The first day of the conference began with six two-hour tutorials presented in two tracks, and although scheduling allowed delegates to attend only three sessions, they received a bound volume featuring materials from all six tutorials. The first track focused on taking the steps to establish a digital library. Sessions discussed applications of DLs (Edward A. Fox), how to build DLs with open source software (Ian Witten), and user interfaces and information seeking (Gary Marchionini). The second track featured specialized DL topics such as employing a knowledge management system (Hsinchun Chen), personalization and filtering on the web (Mike Shepherd), and digital information services in enterprises (T.B. Rajashekar).
All the invited talks and paper presentations were scheduled for the second and third days of the conference and were organized in three concurrent tracks. The vendor exhibition and poster sessions also took place those two days. Each of these sessions provided ample time for questions and discussions, some of which were based on delegates' study of the full proceedings of papers.
Bangalore was an excellent host city and a fitting locale for the conference. Historically known as India's "Garden City," Bangalore has more recently become recognized as "India's Technology Capital" because it is the center of the nation's thriving information technology industry. ICADL 2001, for the first time, brought together large numbers of conference participants from India's library and information science community, representing a diverse range of information technology professionals. As noted by the media who attended the conference, ICADL 2001 provided an opportunity to launch a DL industry in the region.

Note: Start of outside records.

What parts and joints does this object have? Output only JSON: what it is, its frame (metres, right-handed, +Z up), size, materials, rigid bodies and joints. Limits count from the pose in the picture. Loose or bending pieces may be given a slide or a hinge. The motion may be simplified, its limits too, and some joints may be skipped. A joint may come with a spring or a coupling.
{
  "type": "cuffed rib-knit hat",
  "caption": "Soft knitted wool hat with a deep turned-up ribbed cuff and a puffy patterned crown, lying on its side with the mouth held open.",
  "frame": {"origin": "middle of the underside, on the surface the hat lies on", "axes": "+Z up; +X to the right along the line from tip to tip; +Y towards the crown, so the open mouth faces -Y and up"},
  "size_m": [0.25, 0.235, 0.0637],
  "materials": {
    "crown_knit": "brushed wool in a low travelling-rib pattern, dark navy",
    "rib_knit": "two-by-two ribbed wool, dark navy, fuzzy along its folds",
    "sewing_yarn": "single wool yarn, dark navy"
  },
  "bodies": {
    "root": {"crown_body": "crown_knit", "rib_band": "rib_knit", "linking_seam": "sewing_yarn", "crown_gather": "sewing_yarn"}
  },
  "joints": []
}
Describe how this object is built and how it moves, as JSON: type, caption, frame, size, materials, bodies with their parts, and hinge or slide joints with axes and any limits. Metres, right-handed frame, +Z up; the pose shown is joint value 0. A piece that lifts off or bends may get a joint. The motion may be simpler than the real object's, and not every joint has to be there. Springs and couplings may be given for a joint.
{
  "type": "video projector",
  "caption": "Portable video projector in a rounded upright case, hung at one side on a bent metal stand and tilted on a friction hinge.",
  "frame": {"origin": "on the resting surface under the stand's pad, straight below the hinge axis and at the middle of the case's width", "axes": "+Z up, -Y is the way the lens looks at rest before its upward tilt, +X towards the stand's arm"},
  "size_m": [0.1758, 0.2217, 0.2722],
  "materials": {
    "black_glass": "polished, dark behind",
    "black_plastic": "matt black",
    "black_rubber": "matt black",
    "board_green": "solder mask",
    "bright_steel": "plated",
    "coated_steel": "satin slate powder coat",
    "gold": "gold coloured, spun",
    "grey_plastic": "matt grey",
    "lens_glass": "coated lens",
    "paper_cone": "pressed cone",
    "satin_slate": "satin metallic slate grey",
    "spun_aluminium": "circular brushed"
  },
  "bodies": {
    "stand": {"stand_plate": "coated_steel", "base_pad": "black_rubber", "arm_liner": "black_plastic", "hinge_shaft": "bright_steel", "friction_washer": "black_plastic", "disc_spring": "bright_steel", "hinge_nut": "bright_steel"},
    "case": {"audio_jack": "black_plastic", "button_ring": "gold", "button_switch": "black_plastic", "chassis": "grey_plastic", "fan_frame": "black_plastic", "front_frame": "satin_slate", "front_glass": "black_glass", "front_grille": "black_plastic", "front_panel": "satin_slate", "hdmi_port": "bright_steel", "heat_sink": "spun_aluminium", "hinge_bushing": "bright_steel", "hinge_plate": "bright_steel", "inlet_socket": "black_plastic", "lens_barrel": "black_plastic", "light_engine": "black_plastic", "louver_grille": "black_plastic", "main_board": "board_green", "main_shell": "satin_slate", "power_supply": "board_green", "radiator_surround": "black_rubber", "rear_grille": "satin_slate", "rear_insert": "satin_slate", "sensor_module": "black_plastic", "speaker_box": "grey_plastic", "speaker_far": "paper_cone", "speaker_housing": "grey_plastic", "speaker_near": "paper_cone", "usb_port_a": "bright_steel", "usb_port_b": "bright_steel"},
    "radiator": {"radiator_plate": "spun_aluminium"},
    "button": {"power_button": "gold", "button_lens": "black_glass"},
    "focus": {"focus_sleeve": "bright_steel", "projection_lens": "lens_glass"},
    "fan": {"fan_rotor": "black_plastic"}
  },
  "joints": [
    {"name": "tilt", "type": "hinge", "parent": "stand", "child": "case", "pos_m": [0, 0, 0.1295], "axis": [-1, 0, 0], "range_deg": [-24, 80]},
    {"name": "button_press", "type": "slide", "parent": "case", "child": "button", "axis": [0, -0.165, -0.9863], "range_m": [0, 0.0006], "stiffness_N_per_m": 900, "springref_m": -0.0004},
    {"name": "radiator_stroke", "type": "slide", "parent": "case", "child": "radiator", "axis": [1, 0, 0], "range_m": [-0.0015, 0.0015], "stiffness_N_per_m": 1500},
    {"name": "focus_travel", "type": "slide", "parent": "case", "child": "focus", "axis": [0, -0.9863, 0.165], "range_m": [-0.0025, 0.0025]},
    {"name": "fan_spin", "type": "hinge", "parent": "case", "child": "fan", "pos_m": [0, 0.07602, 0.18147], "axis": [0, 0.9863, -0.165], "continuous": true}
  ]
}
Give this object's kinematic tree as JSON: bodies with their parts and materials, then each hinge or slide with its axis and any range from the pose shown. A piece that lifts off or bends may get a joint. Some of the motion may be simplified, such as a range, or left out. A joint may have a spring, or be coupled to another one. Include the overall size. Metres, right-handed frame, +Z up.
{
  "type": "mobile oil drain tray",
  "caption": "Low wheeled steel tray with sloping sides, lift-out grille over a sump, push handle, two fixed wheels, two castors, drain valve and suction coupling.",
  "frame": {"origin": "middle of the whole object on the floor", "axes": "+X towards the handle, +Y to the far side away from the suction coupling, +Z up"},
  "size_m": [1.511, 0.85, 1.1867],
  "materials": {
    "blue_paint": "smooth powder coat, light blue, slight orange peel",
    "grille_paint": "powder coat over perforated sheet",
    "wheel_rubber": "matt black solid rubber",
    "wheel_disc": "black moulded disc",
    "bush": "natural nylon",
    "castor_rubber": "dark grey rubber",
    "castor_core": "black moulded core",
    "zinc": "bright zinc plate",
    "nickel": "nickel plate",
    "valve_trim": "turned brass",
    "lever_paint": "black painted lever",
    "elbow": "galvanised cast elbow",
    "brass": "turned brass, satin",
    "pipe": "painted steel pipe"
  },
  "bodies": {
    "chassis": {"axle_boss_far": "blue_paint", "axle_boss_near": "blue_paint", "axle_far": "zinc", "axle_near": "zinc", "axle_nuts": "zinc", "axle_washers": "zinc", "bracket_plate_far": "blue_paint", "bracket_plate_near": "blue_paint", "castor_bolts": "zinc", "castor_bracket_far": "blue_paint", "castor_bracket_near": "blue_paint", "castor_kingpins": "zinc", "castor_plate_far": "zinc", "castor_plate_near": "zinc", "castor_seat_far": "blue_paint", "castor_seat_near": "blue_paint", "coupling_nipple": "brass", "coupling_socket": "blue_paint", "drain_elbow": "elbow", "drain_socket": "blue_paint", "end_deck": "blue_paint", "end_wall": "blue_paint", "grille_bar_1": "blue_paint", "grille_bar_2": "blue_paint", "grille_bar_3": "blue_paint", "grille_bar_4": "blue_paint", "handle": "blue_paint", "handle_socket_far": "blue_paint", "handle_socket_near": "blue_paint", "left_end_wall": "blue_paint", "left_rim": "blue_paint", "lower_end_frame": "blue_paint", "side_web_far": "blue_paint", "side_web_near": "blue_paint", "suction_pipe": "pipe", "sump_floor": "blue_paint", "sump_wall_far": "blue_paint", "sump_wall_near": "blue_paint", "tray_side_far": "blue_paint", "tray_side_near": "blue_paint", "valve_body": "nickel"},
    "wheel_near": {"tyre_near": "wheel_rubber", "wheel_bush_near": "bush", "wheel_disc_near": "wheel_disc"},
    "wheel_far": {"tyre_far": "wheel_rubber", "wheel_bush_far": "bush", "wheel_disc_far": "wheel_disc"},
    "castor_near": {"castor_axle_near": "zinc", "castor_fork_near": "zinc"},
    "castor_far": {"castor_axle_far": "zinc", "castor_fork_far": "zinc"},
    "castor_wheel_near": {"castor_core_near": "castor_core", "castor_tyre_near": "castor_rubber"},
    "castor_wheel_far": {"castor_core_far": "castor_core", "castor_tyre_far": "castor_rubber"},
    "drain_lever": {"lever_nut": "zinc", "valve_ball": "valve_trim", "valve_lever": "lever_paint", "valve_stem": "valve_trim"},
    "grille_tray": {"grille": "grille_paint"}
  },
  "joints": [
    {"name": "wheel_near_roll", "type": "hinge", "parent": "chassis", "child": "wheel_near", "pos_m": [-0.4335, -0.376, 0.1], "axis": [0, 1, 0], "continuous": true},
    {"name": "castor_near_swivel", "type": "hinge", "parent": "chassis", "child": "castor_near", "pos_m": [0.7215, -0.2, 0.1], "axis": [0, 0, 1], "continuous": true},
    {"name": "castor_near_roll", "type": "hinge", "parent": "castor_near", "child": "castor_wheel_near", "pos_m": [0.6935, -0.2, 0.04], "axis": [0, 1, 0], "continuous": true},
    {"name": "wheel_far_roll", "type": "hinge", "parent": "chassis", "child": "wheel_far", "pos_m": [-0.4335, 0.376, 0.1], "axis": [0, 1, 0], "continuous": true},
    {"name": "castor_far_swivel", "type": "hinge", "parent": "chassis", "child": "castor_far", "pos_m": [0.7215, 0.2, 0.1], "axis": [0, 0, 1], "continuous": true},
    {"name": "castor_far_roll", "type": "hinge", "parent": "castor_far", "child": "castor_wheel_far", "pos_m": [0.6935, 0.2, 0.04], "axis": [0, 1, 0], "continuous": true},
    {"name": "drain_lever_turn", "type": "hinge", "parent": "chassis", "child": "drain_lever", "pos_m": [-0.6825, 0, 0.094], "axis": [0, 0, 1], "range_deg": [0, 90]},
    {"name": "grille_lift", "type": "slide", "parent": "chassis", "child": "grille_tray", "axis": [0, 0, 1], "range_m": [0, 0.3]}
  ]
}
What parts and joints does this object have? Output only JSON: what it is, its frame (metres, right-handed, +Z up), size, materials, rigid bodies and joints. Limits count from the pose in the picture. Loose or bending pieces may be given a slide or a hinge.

ICADL 2001 was organized by the University of Mysore and the Indian Institute of Information Technology in Bangalore along with their partners: the Government of India's NISSAT, DSIR and Council of Scientific and Industrial Research; the Government of Karnataka's Department of Information Technology; and UNESCO. The Chair of the Program Organizing Committee was Shalini R. Urs. ICADL 2002 will be held in Singapore with Schubert Foo serving as Chair of the Organizing Committee.